The procedure is seamless, doesn’t slow down your phone, and is roughly akin to connecting via WiFi to your local coffee shop’s network. Behind the scenes, Onavo installs a “proxy” on your device with the right settings for your specific wireless provider. The company supports more than 260 providers in some 95 countries, with more on board every day.
“From the user’s perspective, nothing has changed,” explains Dvir Reznik, Onavo’s VP of marketing. “Once you’ve installed it, it’s all ‘tap and forget.'” And if, for some reason, Onavo’s servers (which are hosted on Amazon’s cloud storage service) go down, your phone’s traffic will continue as always, albeit temporarily without the money-saving compression.
There are a few quirks still in the system. Onavo doesn’t compress streaming data, so if you stream a video to your phone or listen to Pandora or Last FM, for example, you’ll still be charged full data rates. Also, it only compresses downloads, not emails. Reznik says they’re working on both.

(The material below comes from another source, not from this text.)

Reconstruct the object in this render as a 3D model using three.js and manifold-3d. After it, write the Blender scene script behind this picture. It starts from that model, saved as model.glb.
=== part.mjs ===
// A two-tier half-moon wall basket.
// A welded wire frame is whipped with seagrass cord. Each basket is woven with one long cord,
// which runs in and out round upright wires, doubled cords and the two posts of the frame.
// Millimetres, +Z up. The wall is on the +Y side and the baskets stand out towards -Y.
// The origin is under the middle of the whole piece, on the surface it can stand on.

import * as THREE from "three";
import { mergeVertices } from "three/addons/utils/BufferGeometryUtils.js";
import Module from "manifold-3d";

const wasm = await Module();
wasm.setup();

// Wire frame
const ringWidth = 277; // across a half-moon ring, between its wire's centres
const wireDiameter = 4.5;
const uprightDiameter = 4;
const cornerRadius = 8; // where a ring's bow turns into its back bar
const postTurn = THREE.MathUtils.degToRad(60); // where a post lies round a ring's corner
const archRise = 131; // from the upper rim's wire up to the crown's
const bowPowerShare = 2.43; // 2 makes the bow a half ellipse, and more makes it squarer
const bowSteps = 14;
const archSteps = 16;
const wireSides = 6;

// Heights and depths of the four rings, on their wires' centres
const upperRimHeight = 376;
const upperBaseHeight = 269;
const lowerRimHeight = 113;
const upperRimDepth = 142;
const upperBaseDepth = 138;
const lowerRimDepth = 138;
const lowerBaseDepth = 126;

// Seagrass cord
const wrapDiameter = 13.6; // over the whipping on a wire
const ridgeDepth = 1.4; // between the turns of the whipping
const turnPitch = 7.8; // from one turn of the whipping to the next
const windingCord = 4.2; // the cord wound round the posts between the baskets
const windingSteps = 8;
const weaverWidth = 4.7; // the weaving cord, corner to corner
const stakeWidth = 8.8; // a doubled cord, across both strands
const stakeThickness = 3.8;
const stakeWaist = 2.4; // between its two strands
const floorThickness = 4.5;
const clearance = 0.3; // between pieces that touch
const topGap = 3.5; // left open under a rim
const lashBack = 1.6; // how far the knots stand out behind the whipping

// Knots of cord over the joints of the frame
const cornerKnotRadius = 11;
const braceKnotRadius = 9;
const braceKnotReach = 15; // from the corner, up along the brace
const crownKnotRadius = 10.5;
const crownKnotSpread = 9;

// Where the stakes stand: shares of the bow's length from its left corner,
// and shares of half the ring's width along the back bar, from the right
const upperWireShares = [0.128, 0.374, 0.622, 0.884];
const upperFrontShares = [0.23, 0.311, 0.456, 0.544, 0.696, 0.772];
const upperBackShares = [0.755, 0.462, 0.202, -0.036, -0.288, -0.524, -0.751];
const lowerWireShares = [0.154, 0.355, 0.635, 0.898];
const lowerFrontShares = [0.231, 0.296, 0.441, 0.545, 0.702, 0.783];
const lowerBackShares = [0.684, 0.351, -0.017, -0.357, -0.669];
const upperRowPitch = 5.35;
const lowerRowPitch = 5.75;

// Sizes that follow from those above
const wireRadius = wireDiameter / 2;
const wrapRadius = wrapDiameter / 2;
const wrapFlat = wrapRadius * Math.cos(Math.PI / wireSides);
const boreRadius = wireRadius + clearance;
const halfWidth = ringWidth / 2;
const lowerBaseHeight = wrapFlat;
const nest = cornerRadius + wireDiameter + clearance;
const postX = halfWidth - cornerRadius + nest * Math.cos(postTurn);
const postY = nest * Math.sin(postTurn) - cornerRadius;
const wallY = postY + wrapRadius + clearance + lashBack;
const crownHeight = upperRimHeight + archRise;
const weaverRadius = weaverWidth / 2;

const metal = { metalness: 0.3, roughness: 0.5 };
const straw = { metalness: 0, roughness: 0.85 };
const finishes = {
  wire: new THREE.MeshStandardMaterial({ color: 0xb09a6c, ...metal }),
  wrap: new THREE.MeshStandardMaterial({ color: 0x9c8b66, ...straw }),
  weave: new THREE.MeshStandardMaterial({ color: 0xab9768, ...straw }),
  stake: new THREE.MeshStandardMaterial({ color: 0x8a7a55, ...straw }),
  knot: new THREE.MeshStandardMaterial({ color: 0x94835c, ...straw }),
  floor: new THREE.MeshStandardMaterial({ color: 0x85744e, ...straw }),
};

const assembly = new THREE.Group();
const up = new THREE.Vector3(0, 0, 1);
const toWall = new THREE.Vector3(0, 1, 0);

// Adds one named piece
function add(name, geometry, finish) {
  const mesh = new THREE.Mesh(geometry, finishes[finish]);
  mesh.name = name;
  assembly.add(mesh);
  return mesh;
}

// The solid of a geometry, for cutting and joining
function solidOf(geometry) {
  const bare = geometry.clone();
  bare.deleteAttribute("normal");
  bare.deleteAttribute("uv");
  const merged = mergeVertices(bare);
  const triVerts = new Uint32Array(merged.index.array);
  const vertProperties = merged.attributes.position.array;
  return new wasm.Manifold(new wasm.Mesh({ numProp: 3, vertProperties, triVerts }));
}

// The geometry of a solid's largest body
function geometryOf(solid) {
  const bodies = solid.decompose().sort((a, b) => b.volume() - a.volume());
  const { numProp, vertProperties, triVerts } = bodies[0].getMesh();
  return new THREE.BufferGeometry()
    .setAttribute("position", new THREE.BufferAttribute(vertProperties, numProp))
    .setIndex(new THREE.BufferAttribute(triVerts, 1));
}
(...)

No more unlimited data plans
While Onavo is targeting the roaming market first, the service applies to data downloads in one’s home country, too. “We started by focusing on roaming because that’s where Israelis feel the most frustration,” Reznik says. A recent OECD report found that Israelis pay $15.15 per megabyte for cellular data while roaming, well above the global average of only $9.48.
Data plans within Israel, however, are quite generous – up to five gigabytes per month. That’s not necessarily the case across the pond, where smart phone owners in North America receive an average of only a few hundred megabytes of download per month, says Reznik, who points out that the days of unlimited data plans are, sadly, long gone. Therefore, Onavo’s service in these markets can be just as valuable whether roaming or not.
One might think that mobile providers would be fighting any widespread adoption of Onavo. On the contrary, says Reznik.
“Operators are dealing with a massive amount of data. If everyone on a commuter train started watching YouTube videos at once, that train will experience some serious connectivity issues.”
And once users get the inevitable massive bill, the next time they hit the road, they’ll either turn off the data plan entirely or buy a local SIM card.
“That’s the last thing an operator wants,” Reznik explains. “If once text messages were the big cash cow for operators, now it is data. It’s where they receive most of their revenue.”
Built-in Onavo?
Onavo is currently negotiating with providers, app developers and even phone manufacturers. Reznik wouldn’t disclose exactly how such a deal would work, but intimated that releasing a device with Onavo built in would be a win-win for everyone.
Operators love Onavo for another reason. The app actually consists of two components: the data compression, which has received most of the buzz, and a separate reporting tool that gives users the ability to see which apps consume the most data for specific time periods.
That was previously unavailable for the entire Apple platform, including both iPhone and iPad, which Onavo also supports, Reznik notes.
The reporting tool allows operators to “educate” users to avoid those data bottlenecks. If users know that downloading albums from iTunes is data-intensive, hence expensive, for example, they might delay that action until they get home and the phone switches to their home WiFi network. Already, Apple will instruct users to wait until they get to a WiFi connection if a download is larger than 20 MB.
There are other advantages this Israeli innovation brings: when less data need to be downloaded, reception improves – important for big cities like New York that suffer from notoriously poor connectivity. There may even be a benefit in terms of radiation reduction, since most radiation occurs when the phone is trying extra hard to make a connection to a cellular tower. Reduce the amount of data and the phone can chill a bit more.
Wide-open opportunities
While it’s possible that Apple could bake its own Onavo-like technology into a future version of the iPhone, Reznik suggests it wouldn’t be in the company’s best interests to “tell an operator that they’ll now be earning less money.”
What will Onavo do with its $3 million investment? First, build a similar app for Google’s Android platform. Reznik says the company could have a beta version for Android within the next couple of months. The company will hire a dedicated VP of sales to work with cellular carriers, and an American office may open in 2012.
The Onavo app is currently free, but that won’t last forever. Reznik says that, although the reporting tool will probably always be available at no cost, the compression piece will be subscription-based.
“We’re still brainstorming on the plans and rates,” he says.
Either way, the business proposition is that you’ll save more in inflated roaming charges than you’ll spend on the subscription plan. And with hundreds of thousands of downloads in just the first two months since the iPhone app’s launch, the data may be compressed, but Onavo’s opportunities are wide open.